I work at a small printer, we have a B2 litho press, A Canon toner based Digital Printer, and an Epson Inkjet, mainly used for Fogra 51 proofs which we'll try to match to.

 

In a nutshell I do not want DeviceRGB in your PDF.  So there are two settings that work:

 

PDF standard: I don't mind, I'd prefer that this doesn't flatten the transparency.

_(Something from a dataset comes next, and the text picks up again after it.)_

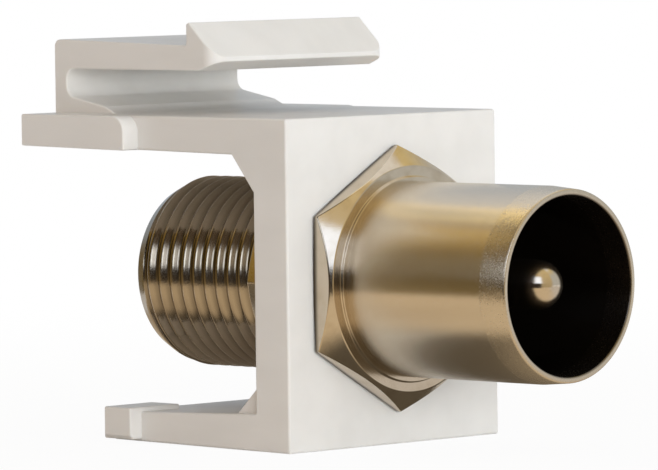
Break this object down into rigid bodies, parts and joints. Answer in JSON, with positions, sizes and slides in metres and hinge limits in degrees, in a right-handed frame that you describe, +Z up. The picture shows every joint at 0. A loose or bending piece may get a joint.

PDF compatibilty: v1.6* or above for anything RGB, if you're Converting to CMYK then v1.4 or above is fine.

Profile inclusion: Either

Convert to Destination: Fogra39 or 51, PSO Coated v3 ISO Coated v2, then Profiles are either Not included or Include ALL profiles.

 

OR

for RGB

No Color Conversion and Include All Profiles

 

OR extremely rarely for InkJet expanded gamut 

Convert to Destination, AdobeRGB(1998), Include All Profiles (I'm not averse to eciRGBv2 and also planning to try Rec2020 in the future)

 

* My RIP has an unresolved problem with profiles that start as V4 and are "modified" by Indesign to V2 in the PDF.

If the compatibility is v1.4 or below this happens. I can't preflight this problem because the "name" of the profile is not how the search for an icc profile identifies the profile.